== Problem details ==
Output every line below without omitting or altering anything.

================================

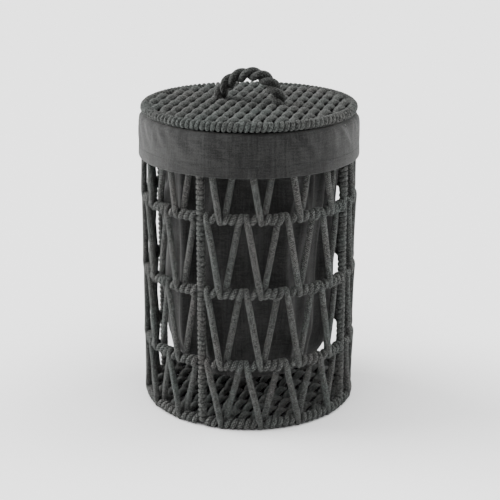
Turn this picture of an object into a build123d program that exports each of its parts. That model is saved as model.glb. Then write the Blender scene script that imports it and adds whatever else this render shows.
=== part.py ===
"""Round open-work laundry hamper: wrapped steel hoops and posts, zigzag cords,
woven base, lift-out canvas liner with a turned-down cuff, and a woven lid with a rope handle.

Millimetres. The origin is on the floor at the centre of the base, +Z up.
The four posts stand on the X and Y axes, and the lid handle spans along X.
"""
from build123d import *
import math
import os

# --- Driving dimensions -----------------------------------------------------------------
body_radius = 190.0            # outside of the cord-wrapped hoops
bottom_row_height = 107.7      # hoop centre to hoop centre, from the floor upwards
lower_row_height = 129.1
upper_row_height = 130.2
top_row_height = 134.5

rod_radius = 3.0               # steel rod of every hoop and post
bar_radius = 2.0               # thinner steel bars across the base and the lid
hoop_wrap_radius = 10.0        # outside of the cord turns round a hoop
post_wrap_radius = 7.5         # outside of the cord turns round a post
rim_wrap_radius = 9.0          # outside of the cord turns round the lid's rim
foot_flat_depth = 0.4          # how far the base hoop's turns are pressed flat on the floor

cord_radius = 5.0              # zigzag cord
cord_pitch = 10.6              # one turn of cord along a hoop
slots_per_zigzag = 6           # turns that one zigzag takes up on a hoop
descent_slots = 2.0            # sideways run of a falling cord, in turns
rise_start_slot = 2.7          # where the rising cord leaves the lower hoop
rise_end_slot = 5.0            # where it reaches the upper hoop
falling_top_offset = 0.0       # radial places of the cords, measured from the hoop's centre line
falling_foot_offset = 6.0
rising_foot_offset = -5.0
rising_top_offset = -4.0

weft_pitch = 9.8               # woven cords of the base and the lid, centre to centre
weft_gap = 0.6                 # daylight between neighbours
weft_thickness = 8.0
bar_spacing = 42.0             # steel bars that the woven cords pass over and under
bar_landing = 3.0              # half length of the flat stretch over a bar
base_weave_lift = 1.5          # base bars above the centre of the base hoop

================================

== Solution ==
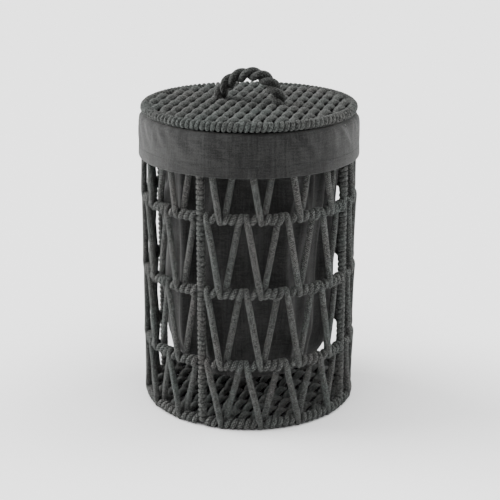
Turn this picture of an object into a build123d program that exports each of its parts. That model is saved as model.glb. Then write the Blender scene script that imports it and adds whatever else this render shows.
=== part.py ===
"""Round open-work laundry hamper: wrapped steel hoops and posts, zigzag cords,
woven base, lift-out canvas liner with a turned-down cuff, and a woven lid with a rope handle.

Millimetres. The origin is on the floor at the centre of the base, +Z up.
The four posts stand on the X and Y axes, and the lid handle spans along X.
"""
from build123d import *
import math
import os

# --- Driving dimensions -----------------------------------------------------------------
body_radius = 190.0            # outside of the cord-wrapped hoops
bottom_row_height = 107.7      # hoop centre to hoop centre, from the floor upwards
lower_row_height = 129.1
upper_row_height = 130.2
top_row_height = 134.5

rod_radius = 3.0               # steel rod of every hoop and post
bar_radius = 2.0               # thinner steel bars across the base and the lid
hoop_wrap_radius = 10.0        # outside of the cord turns round a hoop
post_wrap_radius = 7.5         # outside of the cord turns round a post
rim_wrap_radius = 9.0          # outside of the cord turns round the lid's rim
foot_flat_depth = 0.4          # how far the base hoop's turns are pressed flat on the floor

cord_radius = 5.0              # zigzag cord
cord_pitch = 10.6              # one turn of cord along a hoop
slots_per_zigzag = 6           # turns that one zigzag takes up on a hoop
descent_slots = 2.0            # sideways run of a falling cord, in turns
rise_start_slot = 2.7          # where the rising cord leaves the lower hoop
rise_end_slot = 5.0            # where it reaches the upper hoop
falling_top_offset = 0.0       # radial places of the cords, measured from the hoop's centre line
falling_foot_offset = 6.0
rising_foot_offset = -5.0
rising_top_offset = -4.0

weft_pitch = 9.8               # woven cords of the base and the lid, centre to centre
weft_gap = 0.6                 # daylight between neighbours
weft_thickness = 8.0
bar_spacing = 42.0             # steel bars that the woven cords pass over and under
bar_landing = 3.0              # half length of the flat stretch over a bar
base_weave_lift = 1.5          # base bars above the centre of the base hoop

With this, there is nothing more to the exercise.